Hoy que rememoro aquellos días de soledad y tristeza por la partida de mamá, pienso también en el significado que le damos a la muerte. Es curioso. En muchas culturas-inclusive de nuestro país- la circunstancia del fallecimiento se celebra como un triunfo y el paso a otro estado más elevado. Se danza, se canta, se ríe, se festeja. Por eso prometí regresar al cementerio y caminar muy despacio para observar atentamente las señales de despedida de los que se fueron y a los que intentamos por todos los medios retener. Eso sí, no podré saludar a mamá. Hoy el cofre reposa en el Mausoleo de la familia Rojas en Une, municipio cercano a Bogotá, tierra entrañable en la que nació Carlos Alberto, mi papá.
5 comentarios:
Hola mago de mi corazón...
EStos días la cosa va de premios...
Yo tengo uno para ti en mi blog...
¿pasas y lo coges? Graciassssss
Un besote
hola mi querido amigo, la muerte es dificil de aceptar aunque la comprendemos, se debería celebrar, porque creo fervientemente que pasan a un lugar mucho mejor que el que estamos, no digo que la vida sea fea, todo lo contrario, me gusta la vida y la disfruto pero creo que se vive mejor despues de pasar por este lugar llamado tierra.
Te dejo un furte abrazo
Querido amigo Caselo:
Qué lindo post has escrito!
La muerte, o la ausencia de los seres queridos, es algo que siempre nos angustia, sin embargo, el vivir cerca de un cementerio, nos ayudará a ver la vida como un regalo que debemos de saber utilizar y aprovechar de la mejor manera.
Es cierto que en muchas culturas, entre ells la mexicana, celebran el día de los difuntos con alegría, llevan alimentos para compartir, danzan y cantan sobre las tumbas.
Acá en España, se le tiene mucho miedo y repeto a la muerte, apenas se habla de ella, y se celebra con mucha solemnidad y tristeza.
Me alegra haber recobrado tus escritos, siempre tan buenos.Como siempre un placer leerte.
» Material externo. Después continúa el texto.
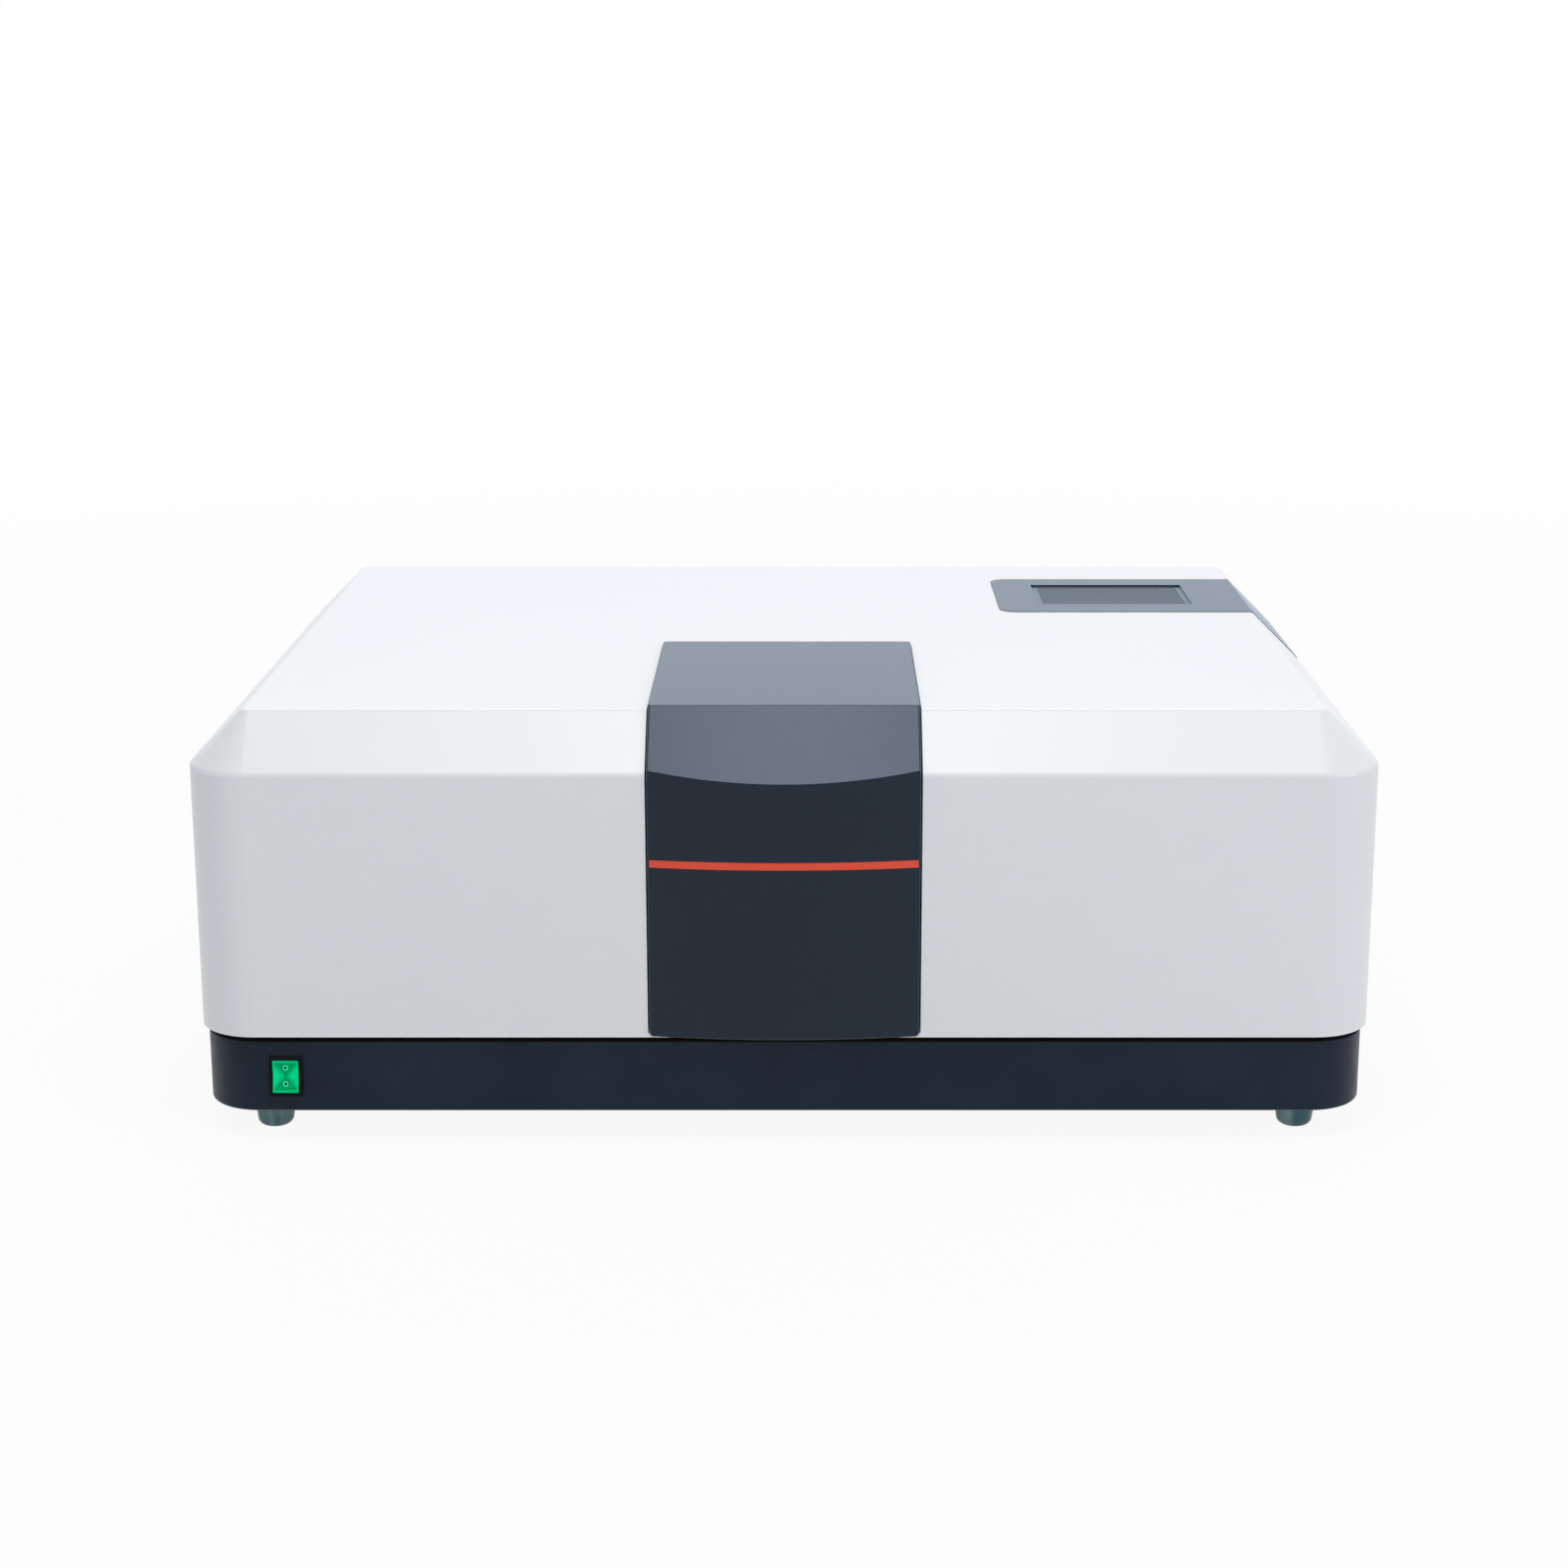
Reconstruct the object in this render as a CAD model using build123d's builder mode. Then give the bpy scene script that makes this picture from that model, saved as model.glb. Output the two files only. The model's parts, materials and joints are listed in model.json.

Recibe un fuerte abrazo, querido Mago:)
Olá Caselo,
gostei muito desta tua reflexão acerca da morte. Tua sensibilidade sempre se revela em qualquer dos teus escritos.
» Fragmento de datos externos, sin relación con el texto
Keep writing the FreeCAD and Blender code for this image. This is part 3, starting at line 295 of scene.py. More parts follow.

Um grande beijinho, boa semana!
Carlos, qué gusto me da ver que no soy la única loca que puede hacer humor con la muerte, aún de los seres queridos. Sostengo que el humor es un buen conjuro contra los fantasmas de la parca.
Te cuento una anécdota familiar: 1992, mi abuela María (yo la llamaba Aba) murió a los 82 años. Su deseo fue que la incineraran, cosa que mi madre y una tía que vino del exterior cumplieron. Mientras caminábamos los senderos del cementerio hacia el nicho donde estaban los restos de mi abuelo, para que estuvieran juntos (¡!), y en medio del silencio opresor de la pérdida, mi tía movió un poco su nariz y dijo: Mamá, qué mal olés!
Carcajada familiar, muy fuera de contexto en ese lugar lleno de cruces, y fin del rito funerario.